In academics I've seen other divides, between analytic and continental philosophy, between the humanities and the sciences. And as I've traveled the same sort of thing comes up. I've also lived in Latin America, in Europe, and now in the Arab world, and in each of those places the same sort of dynamic exists in their relationship with the United States. During the Bush years, the divide between the US and Europe was stronger, but it still exists. And the divide between the Western and Arab worlds continues to be marked. In each case and in each relationship, I was convinced that a certain amount of background knowledge, a certain exposure to people on the other side of the side, a certain process of dialogue could highlight differences and similarities, and at least get people to talk about key issues that divide.
In large part I was naive.
There are vested interests in keeping barriers between people, reducing dialogue and demonizing other religions, cultures, and nationalities. Most people don't really want to communicate. Most people won't give up cherished beliefs even if confronted with evidence to the contrary. Most people prefer the comfort of the known to the gritty, time-consuming process of getting to know someone who is different.
All the same, I believe in the ethical imperative of getting to know different sorts of people and trying to communicate clearly with them. For me its grounding in the fundamental Christian commandment of love trumps other considerations, including whatever political considerations some Christians take to be sacrosanct.
In the years since Bowles wrote about Morocco, it has changed immensely. It has modernized and Westernized to a startling degree. Well...startling for Moroccans born a century ago. Bowles himself (who, coincidentally, was born exactly a century ago) prophesied much of what would come. He wrote of how Moroccan culture would become a commodity to be sold to foreigners and how that would change Moroccans' relationship with their own traditions.
So today, when I meet a Moroccan on the streets of Meknes, he has likely been raised on a steady diet of Western media aided by the recent inventions of the satellite dish and the Internet. He likely spends hours a day on Facebook or watching YouTube videos. He wears Western clothing except for the rare special occasion when he dons a jelaba. He speaks some combination of French, English, and Spanish and has a passing familiarity with chunks of each of those cultures.

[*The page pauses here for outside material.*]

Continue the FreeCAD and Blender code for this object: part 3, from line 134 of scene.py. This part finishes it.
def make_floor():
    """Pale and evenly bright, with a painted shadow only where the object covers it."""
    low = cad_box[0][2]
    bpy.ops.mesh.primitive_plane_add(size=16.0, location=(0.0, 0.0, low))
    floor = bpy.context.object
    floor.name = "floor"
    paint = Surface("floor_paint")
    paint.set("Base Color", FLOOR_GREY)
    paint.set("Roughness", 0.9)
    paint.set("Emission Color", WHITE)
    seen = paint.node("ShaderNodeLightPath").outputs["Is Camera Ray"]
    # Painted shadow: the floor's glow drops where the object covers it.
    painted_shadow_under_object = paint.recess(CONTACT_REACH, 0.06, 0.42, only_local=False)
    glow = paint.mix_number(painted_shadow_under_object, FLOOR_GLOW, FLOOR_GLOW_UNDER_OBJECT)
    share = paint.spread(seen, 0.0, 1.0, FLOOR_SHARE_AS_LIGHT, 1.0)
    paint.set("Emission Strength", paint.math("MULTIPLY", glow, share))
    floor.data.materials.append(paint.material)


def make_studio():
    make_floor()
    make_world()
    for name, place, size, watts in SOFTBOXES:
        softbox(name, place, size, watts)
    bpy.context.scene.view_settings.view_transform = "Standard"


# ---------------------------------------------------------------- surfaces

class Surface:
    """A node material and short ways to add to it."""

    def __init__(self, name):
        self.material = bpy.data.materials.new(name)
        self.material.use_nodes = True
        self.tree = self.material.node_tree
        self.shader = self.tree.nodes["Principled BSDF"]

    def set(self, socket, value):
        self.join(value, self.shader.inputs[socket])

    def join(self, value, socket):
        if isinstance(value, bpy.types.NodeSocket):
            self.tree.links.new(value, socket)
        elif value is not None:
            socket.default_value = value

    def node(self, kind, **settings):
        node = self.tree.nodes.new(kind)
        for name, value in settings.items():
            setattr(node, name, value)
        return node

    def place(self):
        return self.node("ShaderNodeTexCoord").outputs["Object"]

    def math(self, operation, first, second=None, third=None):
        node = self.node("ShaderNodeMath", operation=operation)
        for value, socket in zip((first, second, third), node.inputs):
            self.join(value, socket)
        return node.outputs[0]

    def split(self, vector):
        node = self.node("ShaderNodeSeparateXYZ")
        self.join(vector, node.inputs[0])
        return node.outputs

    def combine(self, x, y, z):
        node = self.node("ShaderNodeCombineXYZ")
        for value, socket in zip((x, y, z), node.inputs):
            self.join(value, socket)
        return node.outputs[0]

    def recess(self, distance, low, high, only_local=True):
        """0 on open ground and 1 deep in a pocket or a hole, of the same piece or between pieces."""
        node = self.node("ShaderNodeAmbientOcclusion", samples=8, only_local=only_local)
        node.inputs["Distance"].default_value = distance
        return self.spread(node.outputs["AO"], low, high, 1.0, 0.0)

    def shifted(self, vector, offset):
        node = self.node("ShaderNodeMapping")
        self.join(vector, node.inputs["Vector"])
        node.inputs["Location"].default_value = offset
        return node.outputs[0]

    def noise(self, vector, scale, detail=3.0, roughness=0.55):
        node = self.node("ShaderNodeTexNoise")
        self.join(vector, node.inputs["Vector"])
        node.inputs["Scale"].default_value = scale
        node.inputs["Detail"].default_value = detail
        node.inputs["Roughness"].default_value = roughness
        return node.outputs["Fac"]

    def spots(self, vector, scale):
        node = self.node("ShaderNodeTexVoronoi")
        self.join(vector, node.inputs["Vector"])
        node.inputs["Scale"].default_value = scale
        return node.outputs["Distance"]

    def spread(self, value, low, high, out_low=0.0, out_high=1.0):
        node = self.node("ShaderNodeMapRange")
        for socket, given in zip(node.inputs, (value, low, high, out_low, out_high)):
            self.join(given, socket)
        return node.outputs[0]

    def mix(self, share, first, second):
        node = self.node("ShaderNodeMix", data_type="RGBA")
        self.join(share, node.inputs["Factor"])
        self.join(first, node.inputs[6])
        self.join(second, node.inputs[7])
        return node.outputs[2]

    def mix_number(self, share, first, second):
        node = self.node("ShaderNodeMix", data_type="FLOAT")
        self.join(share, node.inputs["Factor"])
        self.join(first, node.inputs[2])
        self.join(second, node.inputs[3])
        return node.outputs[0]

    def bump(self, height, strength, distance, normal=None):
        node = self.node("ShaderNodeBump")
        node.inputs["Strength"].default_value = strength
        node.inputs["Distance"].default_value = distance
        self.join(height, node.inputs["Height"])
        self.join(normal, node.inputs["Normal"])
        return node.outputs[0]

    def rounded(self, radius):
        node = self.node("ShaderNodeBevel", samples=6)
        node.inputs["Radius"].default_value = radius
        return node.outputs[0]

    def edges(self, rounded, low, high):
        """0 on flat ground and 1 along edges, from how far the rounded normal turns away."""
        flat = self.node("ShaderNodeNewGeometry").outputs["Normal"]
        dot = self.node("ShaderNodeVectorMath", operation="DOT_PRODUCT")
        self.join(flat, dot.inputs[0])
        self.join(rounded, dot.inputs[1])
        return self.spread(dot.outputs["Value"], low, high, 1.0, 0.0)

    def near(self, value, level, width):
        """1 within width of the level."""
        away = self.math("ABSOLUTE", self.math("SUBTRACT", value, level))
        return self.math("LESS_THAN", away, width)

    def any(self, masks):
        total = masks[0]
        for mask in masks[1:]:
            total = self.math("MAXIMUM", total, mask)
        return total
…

In many cases, he was educated in high school and university in a way that an American might find strange, but which any French person would instantly recognize. He likely adores soccer, that sport invented in England and spread the world over, yet his favorite soccer team is not to be found in Morocco, but rather across the Straight of Gibraltar. The Spanish League, after all, provides teams like Real Madrid and FC Barcelona that have no equal in Morocco. He likely takes his girlfriend (or even girlfriends) on regular dates to a cafe, in a ritual that would seem vaguely familiar to an American observer.
In short, a Westerner and a Moroccan would have a large number of points in common. Many cultural and particularly religious issues would divide the two, but they would have any number of starting points for a friendship.

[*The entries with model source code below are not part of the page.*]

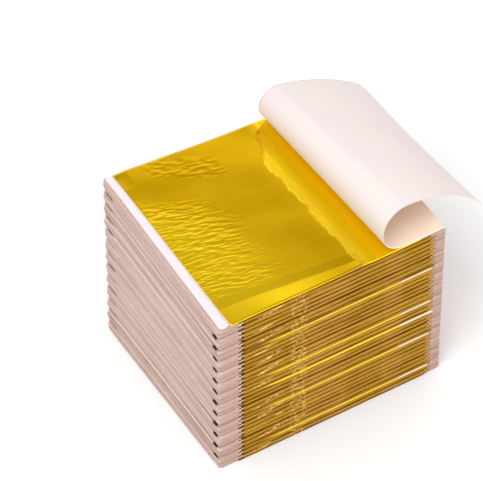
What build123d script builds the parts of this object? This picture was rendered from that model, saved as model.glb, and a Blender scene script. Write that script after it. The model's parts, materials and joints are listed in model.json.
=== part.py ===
from build123d import *
import os
from math import ceil, cos, radians, sin

# A stack of thirteen booklets of imitation gold leaf. Each booklet is a bundle of folded
# tissues, and each folded tissue holds one metal leaf. The top fold lies open: its upper
# flap is the page that curls back to the right, over its own fold line.
# X runs along the gold-striped front, from the open paper edges at -X to the folds at +X.
# Y runs from the front to the back, and Z is up. The origin is the centre of the base.
# Lengths are in millimetres and turns in degrees.

os.makedirs("parts", exist_ok=True)

# Metal leaf
leaf_width = 80.0
leaf_depth = 80.0
leaf_thickness = 0.08
leaf_stagger = 1.1
leaf_clearance = 0.02
bare_leaf_shift = 5.0
bare_leaf_turn = 0.6

# Folded tissue
open_margin = 9.4
fold_margin = 5.3
tissue_thickness = 0.28
corner_radius = 3.0
corner_fullness = 2.0
corner_facets = 3
fold_facets = 3

# Booklets and stack
booklet_count = 13
folds_per_booklet = 8
fold_clearance = 0.045
crown_depth = 0.9
stagger_cycle = 3
swell_share = 0.08
pressed_width = 27.0

# Turned-back page
page_width = 91.0
page_flat_run = 19.4
roll_radius = 8.0
roll_turn = 188.0
spread_radius = 45.0
spread_turn = 44.0
lip_radius = 15.0
lip_turn = -23.0
roll_skew = -3.4
roll_taper_share = 0.16
facet_turn = 18.0
page_open_turn = 55.0
hinge_clearance = 0.02
trim_overrun = 5.0

# Sizes that follow from the ones above
tissue_width = leaf_width + open_margin + fold_margin
tissue_depth = leaf_depth
left_edge = -tissue_width / 2
right_edge = tissue_width / 2
front_edge = -tissue_depth / 2
back_edge = tissue_depth / 2
leaf_centre_x = (open_margin - fold_margin) / 2
leaf_gap = leaf_thickness + 2 * leaf_clearance
fold_height = 2 * tissue_thickness + leaf_gap
fold_pitch = fold_height + fold_clearance
fold_radius = tissue_thickness + leaf_gap / 2
fold_line_x = right_edge - fold_radius
swell_from_x = fold_line_x - pressed_width
top_index = booklet_count * folds_per_booklet - 1
stack_height = top_index * fold_pitch + fold_height


def turn_points(centre_x, centre_y, radius, start, end, facets):
    """The corners of a faceted round turn, from one heading to the other."""
    steps = [start + (end - start) * i / facets for i in range(facets + 1)]
    return [
        (centre_x + radius * cos(radians(a)), centre_y + radius * sin(radians(a)))
        for a in steps
    ]


def crown_share(place):
    """How far a fold is from the middle of its booklet: 0 in the middle, 1 at top and bottom."""
    return (2 * place / (folds_per_booklet - 1) - 1) ** 2


# The turned page presses the folds flat. The loose sheets swell towards the open corner at the
# back: past a crease from the open corner at the front, the stack rises as a slope.
crease_start = Vector(left_edge, front_edge, 0)
crease_along = (Vector(swell_from_x, back_edge, 0) - crease_start).normalized()
crease_across = Vector(0, 0, 1).cross(crease_along)
corner_reach = (Vector(left_edge, back_edge, 0) - crease_start).dot(crease_across)
layer_reach = tissue_width + tissue_depth


def swollen_layer(low, high):
    """A wide layer between two heights, which slopes up past the crease."""
    rise = 1 + swell_share * layer_reach / corner_reach
    under = [(-layer_reach, low), (0, low), (layer_reach, low * rise)]
    over = [(layer_reach, high * rise), (0, high), (-layer_reach, high)]
    side = Plane(origin=crease_start, x_dir=crease_across, z_dir=crease_along)
    outline = make_face(Polyline(*under, *over, close=True))
    return extrude(side * outline, layer_reach, both=True)


def sheet_blank(place, end_x):
    """A sheet seen from above, square at the fold and rounded at its two open corners.

    The sheets at the top and the bottom of a booklet stand back and have fuller corners, so
    that its open side is crowned and small pockets are left between the booklets' corners.
    """
    left = left_edge + crown_depth * crown_share(place)
    radius = corner_radius + corner_fullness * crown_share(place)
    near = turn_points(left + radius, front_edge + radius, radius, 270, 180, corner_facets)
    far = turn_points(left + radius, back_edge - radius, radius, 180, 90, corner_facets)
    outline = [(end_x, front_edge)] + near + far + [(end_x, back_edge)]
    return extrude(make_face(Polyline(*outline, close=True)), stack_height * (1 + swell_share))


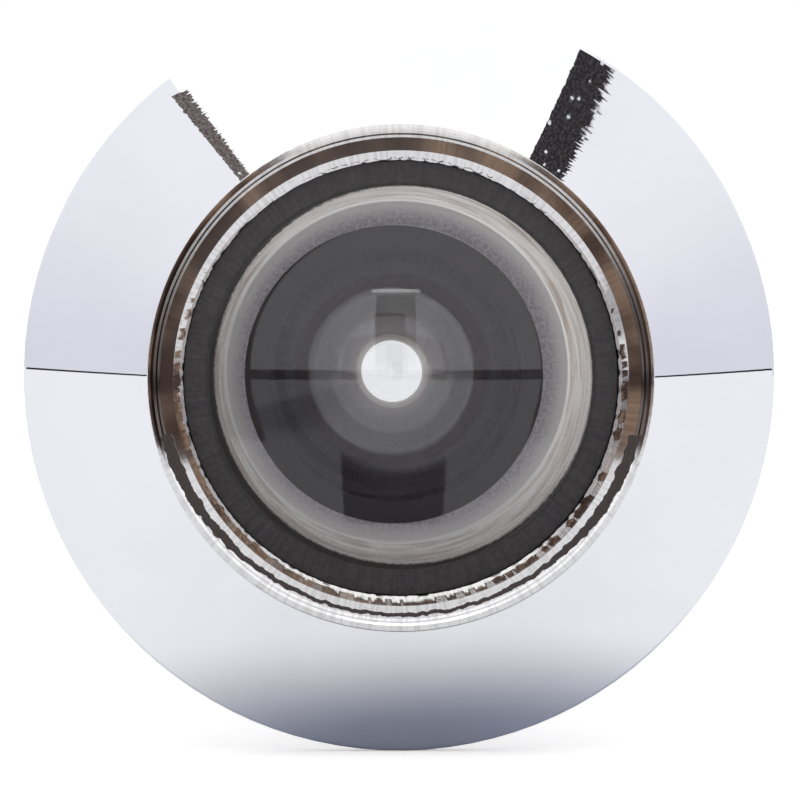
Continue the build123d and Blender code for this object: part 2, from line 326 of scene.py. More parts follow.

And yet developing strong friendships with Moroccans has been difficult both for me and for my roommate.
For starters a large number of Moroccans view foreigners solely in terms of how much money they can make off of them. Needless to say, this is corrosive to any sort of lasting bond with them.

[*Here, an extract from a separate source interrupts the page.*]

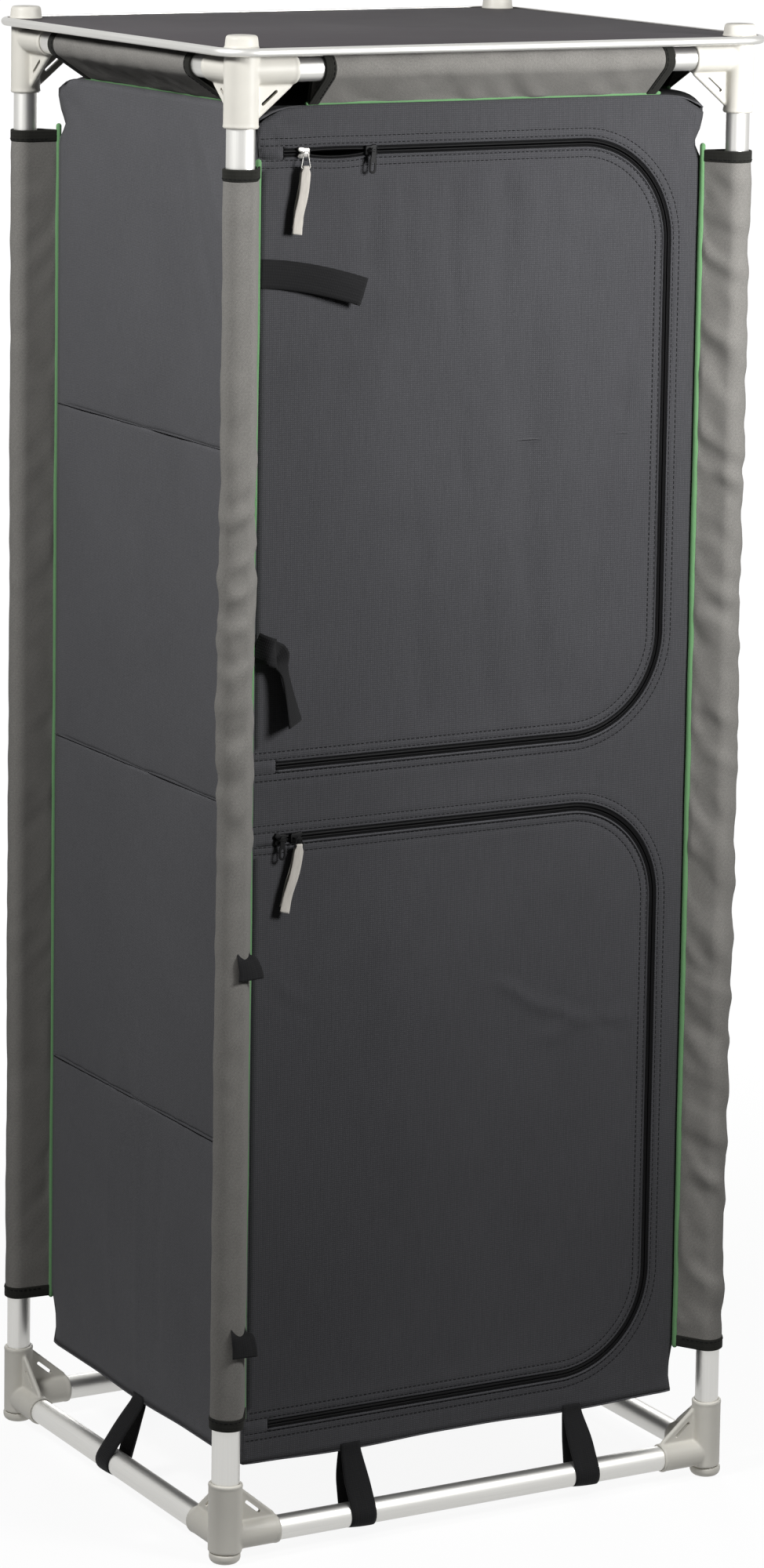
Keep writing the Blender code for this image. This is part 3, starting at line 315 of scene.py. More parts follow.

With others, religion is a sticking point. Last Fall I spent a fair amount of time with a Moroccan named Anass. We invited him to our Thanksgiving feast; he invited us to Eid al Kabir. He took me to the hammam once, where he introduced me to the traditional Moroccan way of bathing. I was invited to couscous. We went to coffee a few times.
The last time I was invited to couscous, his mother asked me if I knew any of the Koran. I replied that I had memorized the Fatiha, which I believe a Christian can say in good faith. She asked me to recite it and I did. Then the father entered and said I shouldn't stop there. I should also recite the Shahada, the profession that there is one God and Mohammed is His prophet, which officially makes one a Muslim. For obvious reasons a Christian cannot recite this in good faith. I politely declined.
I was never invited to couscous again.
My invitations to coffee were declined by Anass from then on. I still see him from time to time; we play soccer with the same group. But our budding friendship was pruned too severely to ever recover.
Sometimes, the pendulum of religious and moral sensibilities swings the other way, and Moroccans' assumptions about Western libertine attitudes make friendship difficult. Two Moroccans that Daniel was getting to know once offered to bring three prostitutes over to the house. Daniel replied that he never pays for sex. They said they would pay. He wouldn't have to worry about it. He declined again, trying to explain what he meant.
That's not an isolated case. A number of Moroccans we have met like to bond over binge drinking and prostitutes. A typical offer, meant in the most friendly and hospitable way possible, goes something like this: While moving his thumb underneath his chin in the typical Moroccan motion for abundance he says, "I have a lot of girlfriends. You can have one if you like." And by 'girlfriends' he means 'whores I frequent'.
The two or three Moroccans I have had the fortune to strike up a decent friendship with are generally stricter Muslims who have studied English in the university. They are familiar with American culture and mores and have grown accustomed to communicating the nuances of their culture and beliefs in English. It's not the best for my Arabic, but a true cross-cultural communication does occur. Unfortunately, they are often busy working the long hours of their blue-collar jobs (unfortunately, an English degree from the university isn't terribly helpful in the Moroccan labor market). So the time we can spend with each other is minimal.
And of course there is no possibility of us going out for a beer or two. They don't drink.
In negotiating all these difficulties I learn a great deal. I have a greater appreciation now for what the women's liberation movement has accomplished in the United States. I like that I can hang out with girls in the U.S. and listen to their thoughts and jokes over a beer in the same way I would with a guy. Furthermore, I better understand the dynamics in Muslim countries. Seeing this sort of behavior somehow makes Salafist thinking a little more understandable.
It's perhaps even more rewarding because it is so difficult. The most important thing in my mind, though, is that these conversations and friendships can and do happen. They aren't easy, but they are possible.